Но пока она еще студентка, она репетирует «Медведя» Чехова, которого ставит Вершилов. Партнерами у нее Боря Никифоров и Витя Сергачев. Они очень разные, но относятся к репетициям одинаково ответственно. Никифорова любит Массальский, он всегда серьезен, юмор не его стихия. Однажды он пришел на репетицию мрачнее обычного, оказалось, что Массальский назвал его гением. «Серьезно? — поразились товарищи. «Абсолютно серьезно. Ну как мне теперь жить? — сокрушался Борис. — Ведь так же нельзя». Эту его серьезность Вершилов использовал как основу характера героя в «Медведе», только облегчив некоторой долей непосредственности. От переизбытка серьезности Медведь стал в спектакле смешным, даже трогательным.

Витя Сергачев был другим, он никогда не шел по поверхности текста, он искал неоднозначности, понимая, что однозначность на сцене неинтересна.

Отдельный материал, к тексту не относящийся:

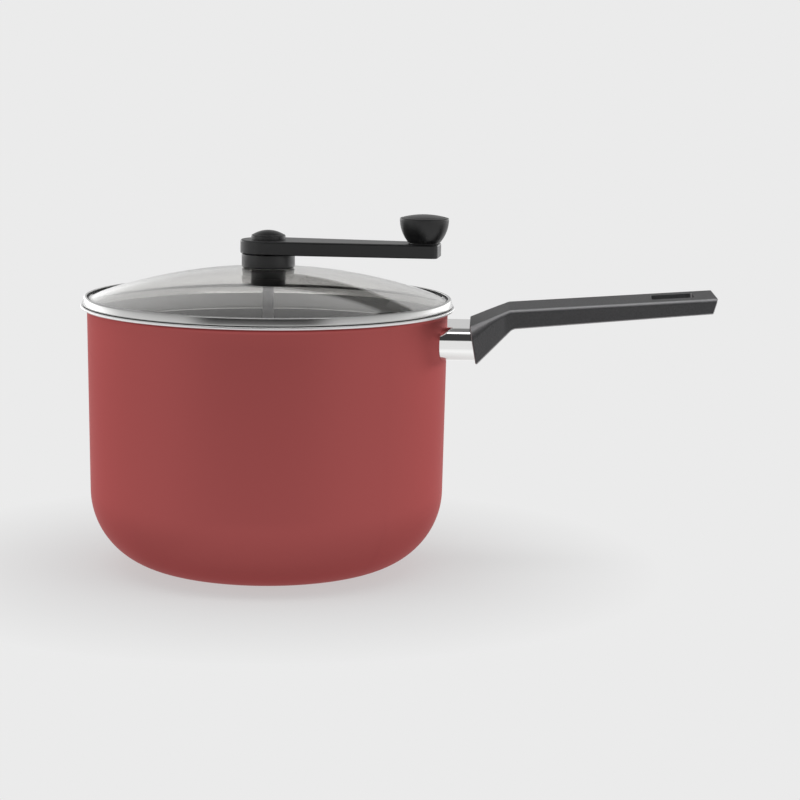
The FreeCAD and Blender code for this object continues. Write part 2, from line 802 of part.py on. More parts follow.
def blade_rivets():
    """Two rivets through both blades and the boss, with a head on each side."""
    outer = stirrer_boss_flats / 2 + blade_sheet
    rivets = []
    for side in (-1, 1):
        rivet = rivet_shank(side, outer)
        for face in (-outer - rivet_head_height, outer):
            head = Part.makeCylinder(rivet_head_radius, rivet_head_height,
                                     V(side * rivet_spacing / 2, face, rivet_height), ACROSS)
            rivet = rivet.fuse(head)
        rivets.append(rivet.removeSplitter())
    return on_arm(Part.makeCompound(rivets))


def blade_band():
    """Revolved band that runs along the pot's floor and up its corner at the stirring gap."""
    corner = at(floor_corner_r, pot_corner_radius)
    outer = floor_corner_radius - stirrer_gap
    inner = outer - blade_depth
    tip = math.radians(-blade_tip_angle)
    lean = V(math.cos(tip), 0, math.sin(tip))
    edges = outline(at(corner.x, pot_corner_radius - inner), at(0, pot_corner_radius - inner),
                    at(0, pot_corner_radius - outer), at(corner.x, pot_corner_radius - outer))
    edges.append(arc_about(corner, outer, -90, -blade_tip_angle))
    edges.append(segment(corner + lean * outer, corner + lean * inner))
    edges.append(arc_about(corner, inner, -blade_tip_angle, -90))
    return turned(edges)


def stirrer_blade(turn):
    """Sheet blade: flat on the boss, then swept back in plan and trimmed to the pot's contour."""
    inner = stirrer_boss_flats / 2
    outer = inner + blade_sheet
    centre_y = inner - blade_curve_radius
    root = block(-blade_root, blade_straight, outer, 0, pot_corner_radius)
    root = root.cut(block(-blade_root, blade_straight, inner, 0, pot_corner_radius))
    root = root.common(Part.makeBox(2 * pot_radius, outer, pot_corner_radius, V(-pot_radius, 0, 0)))
    sweep = Part.makeCylinder(blade_curve_radius + blade_sheet, pot_corner_radius,
                              V(blade_straight, centre_y, 0), UP)
    sweep = sweep.cut(Part.makeCylinder(blade_curve_radius, pot_corner_radius,
                                        V(blade_straight, centre_y, 0), UP))
    quarter = Part.makeBox(pot_radius, blade_curve_radius, pot_corner_radius,
                           V(blade_straight, outer - blade_curve_radius, 0))
    blade = root.fuse(sweep.common(quarter)).common(blade_band()).removeSplitter()
    for side in (-1, 1):
        blade = blade.cut(rivet_shank(side, outer))
    blade.rotate(V(0, 0, 0), UP, turn)
    return on_arm(blade)


def stirrer_blade_a():
    return stirrer_blade(0)


def stirrer_blade_b():
    return stirrer_blade(180)


def stirrer_wire():
    """Wire through the shaft, both ends turned up."""
    start = V(0, -wire_reach, wire_height + wire_bend + wire_upturn)
    points = [start]
    for side in (-1, 1):
        knee = V(0, side * wire_reach, wire_height + wire_bend)
        foot = V(0, side * (wire_reach - wire_bend), wire_height)
        points += [knee, foot] if side < 0 else [foot, knee]
    points.append(V(0, wire_reach, start.z))
    diagonal = wire_bend * (1 - math.sqrt(0.5))
    edges = [segment(points[0], points[1])]
    for side, (a, b) in ((-1, (points[1], points[2])), (1, (points[3], points[4]))):
        middle = V(0, side * (wire_reach - diagonal), wire_height + diagonal)
        edges.append(Part.Arc(a, middle, b).toShape())
    edges.insert(2, segment(points[2], points[3]))
    edges.append(segment(points[4], points[5]))
    path = Part.Wire(edges)
    section = Part.Wire(Part.makeCircle(wire_radius, start, UP))
    return on_arm(path.makePipeShell([section], True, True))


# ---- knob ----

def knob_flank():
    """Side of the bowl: an arc, upright at the rim and ending at the base radius."""
    inset = knob_radius - knob_base_radius
    drop = knob_height - knob_edge
    radius = (inset ** 2 + drop ** 2) / (2 * inset)
    centre = at(knob_radius - radius, knob_rim - knob_edge)
    low = -math.degrees(math.atan2(drop, knob_base_radius - centre.x))
    return arc_about(centre, radius, low, 0)


def knob_dome():
    """Radius and centre height of the domed top."""
    foot = knob_radius - knob_edge
    radius = (foot ** 2 + knob_dome_rise ** 2) / (2 * knob_dome_rise)
    return radius, knob_crest - radius


def knob():
    radius, centre_z = knob_dome()
    foot = knob_radius - knob_edge
    seat_r = knob_cap_radius + knob_cap_clear
    start = math.degrees(math.atan2(knob_rim - centre_z, foot))
    seat = math.degrees(math.acos(seat_r / radius))
    seat_z = knob_rim - knob_cap_sheet
    shelf = knob_bottom + knob_pin_shelf
    well = knob_pin_head_radius + knob_pin_head_clear
    bore = knob_pin_radius + shaft_clear
    dome_arc = arc_about(at(0, centre_z), radius, start, seat)
    edges = [knob_flank(), arc_about(at(foot, knob_rim - knob_edge), knob_edge, 0, 90), dome_arc]
    edges += outline(dome_arc.Vertexes[-1].Point, at(seat_r, seat_z), at(well, seat_z),
                     at(well, shelf), at(bore, shelf), at(bore, knob_bottom),
                     at(knob_base_radius, knob_bottom))
    return at_knob(turned(edges))


def knob_cap():
    radius, centre_z = knob_dome()
    edge = math.degrees(math.acos(knob_cap_radius / radius))
    seat_z = knob_rim - knob_cap_sheet
    dome_arc = arc_about(at(0, centre_z), radius, edge, 90)
    edges = [dome_arc]
    edges += outline(at(0, knob_crest), at(0, seat_z), at(knob_cap_radius, seat_z),
                     dome_arc.Vertexes[0].Point)
    return at_knob(turned(edges))


def knob_washer():
    washer = tube(knob_washer_radius, knob_pin_radius + fit_clear, arm_top, arm_top + knob_washer_sheet)
    return at_knob(washer)


def knob_pin():
    """Pin: thin foot in the arm, shoulder in the knob's bore and a head on the knob's shelf."""
    shelf = knob_bottom + knob_pin_shelf + thrust_clear
    foot_z = arm_bottom + fit_clear
    return at_knob(turned_outline(
        at(0, foot_z), at(knob_pin_foot_radius, foot_z), at(knob_pin_foot_radius, arm_top),
        at(knob_pin_radius, arm_top), at(knob_pin_radius, shelf), at(knob_pin_head_radius, shelf),
        at(knob_pin_head_radius, shelf + knob_pin_head_height), at(0, shelf + knob_pin_head_height)))


def knob_pin_clip():
    ceiling = arm_bottom + clip_pocket_depth
    return at_knob(tube(clip_radius, knob_pin_foot_radius + fit_clear, ceiling - clip_sheet, ceiling))


PIECES = [
    pot_body, handle_bracket, handle_ferrule, handle_grip, handle_screw, handle_screw_washer,
    lid_glass, lid_ring, lid_seal, hub_collar, hub_upper_gasket, hub_lower_gasket, hub_nut, shaft_bush,
    crank_arm, crank_cap, crank_screw, crank_washer, thrust_washer, stir_shaft,
    stirrer_hub, stirrer_pin, stirrer_blade_a, stirrer_blade_b, blade_rivets, stirrer_wire,
    knob_pin, knob_pin_clip, knob_washer, knob, knob_cap,
]

os.makedirs("parts", exist_ok=True)
for piece in PIECES:
    piece().exportStep(f"parts/{piece.__name__}.step")
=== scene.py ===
import json
import math

import bmesh
import bpy
from mathutils import Matrix, Vector


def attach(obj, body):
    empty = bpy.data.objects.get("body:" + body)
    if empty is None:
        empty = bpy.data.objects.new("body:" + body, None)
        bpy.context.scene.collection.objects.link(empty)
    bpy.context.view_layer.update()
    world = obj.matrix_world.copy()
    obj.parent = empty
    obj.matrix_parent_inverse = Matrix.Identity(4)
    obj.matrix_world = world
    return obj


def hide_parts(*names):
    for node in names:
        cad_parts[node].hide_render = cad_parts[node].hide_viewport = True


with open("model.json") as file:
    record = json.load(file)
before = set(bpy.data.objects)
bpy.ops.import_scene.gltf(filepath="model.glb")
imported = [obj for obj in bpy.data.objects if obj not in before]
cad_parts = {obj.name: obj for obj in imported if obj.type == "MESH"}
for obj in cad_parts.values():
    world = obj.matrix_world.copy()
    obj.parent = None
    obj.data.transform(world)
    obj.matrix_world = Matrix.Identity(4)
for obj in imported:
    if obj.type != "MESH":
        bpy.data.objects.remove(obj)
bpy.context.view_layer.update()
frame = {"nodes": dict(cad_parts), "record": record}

# Stovetop popcorn popper. Metres, in the CAD's frame: +Z up, the handle along +X.
# Profiles are written in millimetres and turned to metres when their mesh is made.

MM = 0.001

# ---- sizes in millimetres, angles in degrees ----
# They are the solids' own sizes, but for finer forms that only this script makes: the ring's
# leaning wall, rolled shoulder and short hemmed skirt, the turned step inside the pot, and the
# knob's low dome with the gap round its disc.

pot_radius = 111.8
pot_height = 163.7
pot_wall = 1.8
pot_floor = 3.0
pot_wall_taper = 1.6
pot_corner_radius = 48.4
pot_lip_reach = 4.1
pot_lip_cove = 3.1
base_groove_radius = 52.0
base_groove_width = 1.6
base_groove_depth = 0.5
coat_top = 149.0
turned_step = 1.0
turned_step_height = 1.3
lacquer_from_corner = 2.0

handle_z = 143.7
ferrule_width = 59.5
ferrule_height = 20.4
ferrule_corner = 8.5
ferrule_sheet = 0.9
grip_face_x = 127.7
grip_face_rake = 10.0

lid_seat_gap = 0.3
ring_radius = 114.8
ring_height = 5.0
ring_sheet = 0.6
ring_top_width = 3.0
ring_corner_radius = 0.7
ring_shoulder_radius = 1.3
ring_shoulder_start = 12
ring_wall_lean = 0.8
ring_roof_inset = 0.4
skirt_radius = 109.3
skirt_depth = 3.6
skirt_hem = 0.9
skirt_taper = 1.6
seal_lip = 0.4
seal_web = 1.0
seal_reach = 0.9
glass_sheet = 3.0
dome_rise = 19.0
glass_rim_width = 3.7
dome_foot_fillet = 5.0
glass_hole_radius = 7.5

collar_radius = 16.5
collar_height = 8.4
collar_edge = 0.8
collar_skirt_inner = 14.8
gasket_sheet = 1.0
neck_radius = 6.8
nut_radius = 10.8
nut_height = 8.4
nut_floor = 1.6
nut_edge = 1.2
nut_top_edge = 0.4
nut_hole_clear = 0.4
bush_radius = 5.0
bush_flange_radius = 8.0
bush_flange_sheet = 1.5
fit_clear = 0.02
thread_clear = 0.05

arm_angle = -6.0
arm_gap = 0.3
arm_thickness = 8.5
shaft_radius = 3.5
cap_radius = 10.65
cap_rim = 2.1
cap_rise = 3.7
cap_edge = 0.9
cap_roof = 1.8
cap_spigot = 2.0
cap_spigot_wall = 1.1
cap_pocket_radius = 8.6

knob_centre = 97.3
knob_radius = 15.1
knob_base_radius = 9.75
knob_height = 15.2
knob_dome_rise = 2.0
knob_edge = 0.8
knob_cap_radius = 12.2
knob_cap_sheet = 1.8
knob_cap_clear = 0.25
knob_washer_sheet = 0.5
knob_pin_radius = 3.0
knob_pin_head_well = 5.2
knob_pin_shelf = 9.0
shaft_clear = 0.06

wire_radius = 1.5
wire_height = 62.0
wire_reach = 78.0
wire_bend = 9.0
wire_upturn = 20.0

rivet_head_radius = 1.9
rivet_head_height = 0.9
rivet_shank_radius = 1.0
rivet_spacing = 9.8
rivet_height = 11.5
rivet_half_length = 6.2

# Points closer than this are one point
same_point = 0.0005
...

Спектакль получился, смотреть его приходили актеры из МХАТа и даже из других театров. Однажды пришла Вера Марецкая, которой Таня восхищалась. На ее взгляд, в кино Марецкую снимали преступно мало, хотя она работала интереснее и значительнее, чем многие известные тогда киноактрисы. «Она никогда не была типажом — всегда характером, — напишет потом о ней Татьяна Васильевна. — Характеры емкие, непохожие. Александра Соколова в «Члене правительства» и Змеюкина в «Свадьбе» — их создала одна актриса. Сколько же в ней, в Марецкой, осталось неиспользованным, осталось богатейшим кладом искрометных характеров, которые принесли бы столько радости зрителям…» То же самое можем мы теперь сказать и о самой Татьяне Дорониной. Какие характеры она создавала в кино! И как мало картин с ее участием!